Cities like Hefei and Suzhou have begun to release such subsidy plans in response to policies that have caused I&C electricity fees to drop. Such policies shrink the gap between peak and off-peak power prices, causing the demand for behind-the-meter energy storage projects to decrease. Yet shrinking peak and off-peak price differences are not the only pressures that energy storage faces.
One example is Jiangsu. In August 2018, State Grid Jiangsu revised the “Customer-side Energy Storage System Grid Connection Regulations” (客户侧储能系统并网管理规定), preventing behind-the-meter energy storage stations from feeding energy back into the grid. Engineering and construction of behind-the-meter systems must comply with multiple national standards for grid connection and system design, while information relating to energy storage systems must be submitted to State Grid Jiangsu’s monitoring and interaction platform. For many companies, the entire process, including grid connection, safety inspection, permits, etc. can add an additional 200,000-300,000 RMB in costs to a project. Such policies are a hindrance to the development of the energy storage industry and the ability for projects to be profitable.
Suzhou’s energy storage subsidy is different from the Hefei subsidy in that instead of compensating based on amount of electricity charged, it instead compensates based on the amount of electricity released. Compensating in this way supports battery products with higher charge/discharge efficiencies, giving them an advantage in the market that contributes to a healthy, competitive growth in the energy storage industry.

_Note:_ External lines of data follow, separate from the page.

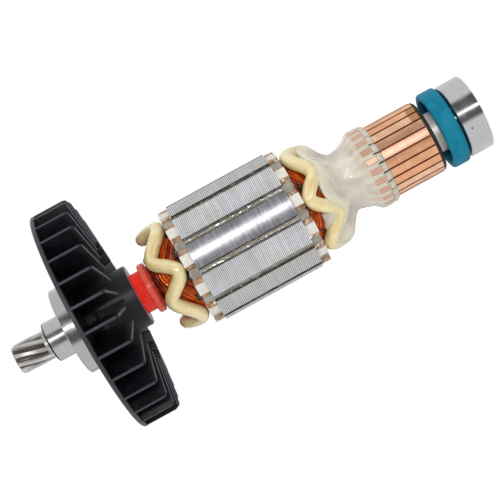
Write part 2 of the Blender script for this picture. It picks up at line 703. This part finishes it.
def head_core(level, way, reach, top_radius):
    """The varnish-filled body under the wires."""
    bore, cover = 6.6, 1.6
    profile = [(bore, 0.1), (under_bead(1.5) - cover, 0.1), (under_bead(2.5) - cover, 2.4)]
    profile += [(under_bead(x) - cover, x) for x in (4, 6, 8)]
    profile += [(top_radius - 1.4, reach - 0.9), (bore, reach - 0.7)]
    form = turned([(r, level + way * x) for r, x in profile], 72)
    bmesh.ops.recalc_face_normals(form, faces=form.faces)
    return form


heads = (("front", core_high, 1, winding_box[1].z / MM - core_high - 0.1, 8.4),
         ("rear", core_low, -1, core_low - winding_box[0].z / MM - 0.1, 10.0))
for name, level, way, reach, top_radius in heads:
    stands_for = ("armature_winding",) if name == "front" else ()
    mesh_piece(name + "_winding_body", head_core(level, way, reach, top_radius), varnish,
               "rotor", "enamelled_copper", *stands_for)
    tubes(name + "_winding_wires", head_wires(level, way, reach, top_radius), wire_radius,
          enamel, "enamelled_copper")


gum, tree, shader, point = finish_of("black_gum", Coat_Weight=1.0, Coat_Roughness=0.07,
                                     Roughness=0.25)
tone = grain(tree, point, 700.0, 1.0)
colour = blend(tree, tone, (0.005, 0.004, 0.005), (0.035, 0.008, 0.004))
wet = stains(tree, point, 0.7, 0.18)
wire(tree, shader, blend(tree, wet, colour, (0.8, 0.75, 0.7)), None, tone, 0.06)
lumps = bmesh.new()
for k in range(TEETH):
    for way, level in ((-1, core_low), (1, core_high)):
        seed = Vector((k * 2.7, way * 4.1, 0.5))
        # Distance from the core, turn from the slot's middle and size
        out = 3.9 + 1.4 * noise.noise(seed)
        drift = 9 * noise.noise(seed * 1.9)
        size = 0.75 + 1.1 * noise.noise(seed * 2.7)
        lump = bmesh.new()
        bmesh.ops.create_icosphere(lump, subdivisions=4, radius=1)
        for v in lump.verts:
            rough = 1 + 0.6 * noise.noise(v.co * 1.6 + seed)
            x, y, z = v.co * rough * size
            v.co = spot(slot_turn(k) + drift + 7.5 * x, under_bead(out) - 0.3 + 0.75 * y,
                        level + way * (out + 0.9 * z))
        bmesh.ops.recalc_face_normals(lump, faces=lump.faces)
        join_to(lumps, lump)
mesh_piece("varnish_lumps", lumps, gum, "rotor", "enamelled_copper", sharp=80)


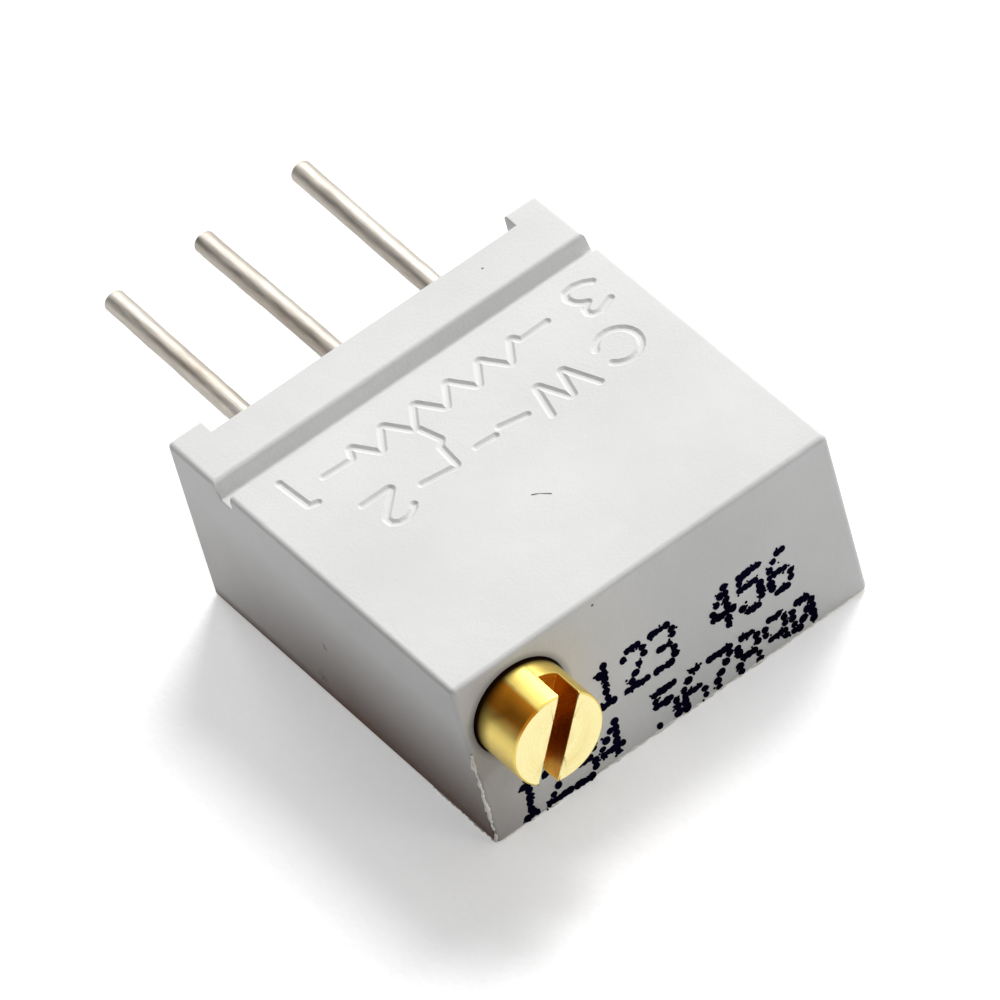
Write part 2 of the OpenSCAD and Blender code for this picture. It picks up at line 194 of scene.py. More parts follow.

From its small beginning 8-9 years ago, to its recent growth spurt over the past two years, the growth of the Chinese energy storage industry has been carried by the behind-the-meter market. According to CNESA statistics, in 2018, global newly added electrochemical energy storage project capacity was dominated by behind-the-meter storage at 1530.9MW, or 43% of the total. Concentrated renewable integration and ancillary services held second and third places, respectively, at 26% and 17%.
Despite the large increase in capacity last year due to new, large-scale grid-side energy storage projects, behind-the-meter energy storage will undoubtedly continue to play a key role in capacity growth. As one industry insider put it:
“China’s energy industry has developed thus far through the efforts of behind-the-meter storage developers. If the Chinese energy storage industry is to truly stand on its own, behind-the-meter energy storage will be the driver. National support, whether for electric vehicles or energy storage, is not guaranteed forever. If the EV industry is to develop, it must do so with the support of the consumer. If the energy storage industry is to develop, it is the behind-the-meter industry that must foot the bill.”
But this is also where the conundrum lies. Behind-the-meter storage cannot expect to forever rely on subsidies, yet the current state of the industry necessitates them. An appropriate subsidy can provide quick stimulation to market capacity while also providing a reasonable standard for projects to follow, awarding funds only to projects that are of good quality.
Of course, the major perquisite to a successful subsidy system is for the issuing region to possess solid financial strength. Besides Suzhou and Hefei, Beijing has been widely rumored to have a similar policy in the works.
From a national perspective, because energy storage is applicable to a wide variety of scenarios and many friendly industries are already receiving subsidies, it is unlikely that we will see a national-level subsidy in the future. At the 2018 Energy Storage 100 Lingnan forum in Shenzhen last December, a representative from China State Grid commented, “at this time, the national government is not going to release a comprehensive subsidy policy for energy storage, though they do support the creation of regional policies. However, such policies would inevitably lead to regional protectionism.”
Such regional protectionism could involve taxation, project developer registration, procurement of local equipment, etc. However, when considering the monumental challenges of how to guide and promote energy storage development, the possibility of regional projects coming with “strings attached” may not be an issue of great concern.